# TO DO
Write out exactly the lines from the start of the entries through the one that contains "strap_gap = 4.3; // [4.1:0.1:6]", including both.

═════ INPUT MATERIAL

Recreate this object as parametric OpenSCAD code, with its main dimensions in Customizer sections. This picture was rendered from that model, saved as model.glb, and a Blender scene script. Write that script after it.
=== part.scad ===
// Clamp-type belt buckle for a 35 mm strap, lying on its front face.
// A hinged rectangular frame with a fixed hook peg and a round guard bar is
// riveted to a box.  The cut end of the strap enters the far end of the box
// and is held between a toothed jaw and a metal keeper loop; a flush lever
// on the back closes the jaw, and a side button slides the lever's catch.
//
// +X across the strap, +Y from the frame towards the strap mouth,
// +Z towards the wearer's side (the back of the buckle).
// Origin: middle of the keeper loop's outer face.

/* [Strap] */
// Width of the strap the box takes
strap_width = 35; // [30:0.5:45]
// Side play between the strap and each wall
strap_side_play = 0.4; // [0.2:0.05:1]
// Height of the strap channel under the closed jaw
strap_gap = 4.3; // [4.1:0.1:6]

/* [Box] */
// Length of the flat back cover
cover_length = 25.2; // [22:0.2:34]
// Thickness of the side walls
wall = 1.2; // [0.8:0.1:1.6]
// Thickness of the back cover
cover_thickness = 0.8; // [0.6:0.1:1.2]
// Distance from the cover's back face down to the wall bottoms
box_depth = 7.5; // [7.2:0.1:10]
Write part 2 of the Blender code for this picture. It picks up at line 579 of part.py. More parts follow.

══════════

# RESPONSE
Recreate this object as parametric OpenSCAD code, with its main dimensions in Customizer sections. This picture was rendered from that model, saved as model.glb, and a Blender scene script. Write that script after it.
=== part.scad ===
// Clamp-type belt buckle for a 35 mm strap, lying on its front face.
// A hinged rectangular frame with a fixed hook peg and a round guard bar is
// riveted to a box.  The cut end of the strap enters the far end of the box
// and is held between a toothed jaw and a metal keeper loop; a flush lever
// on the back closes the jaw, and a side button slides the lever's catch.
//
// +X across the strap, +Y from the frame towards the strap mouth,
// +Z towards the wearer's side (the back of the buckle).
// Origin: middle of the keeper loop's outer face.

/* [Strap] */
// Width of the strap the box takes
strap_width = 35; // [30:0.5:45]
// Side play between the strap and each wall
strap_side_play = 0.4; // [0.2:0.05:1]
// Height of the strap channel under the closed jaw
strap_gap = 4.3; // [4.1:0.1:6]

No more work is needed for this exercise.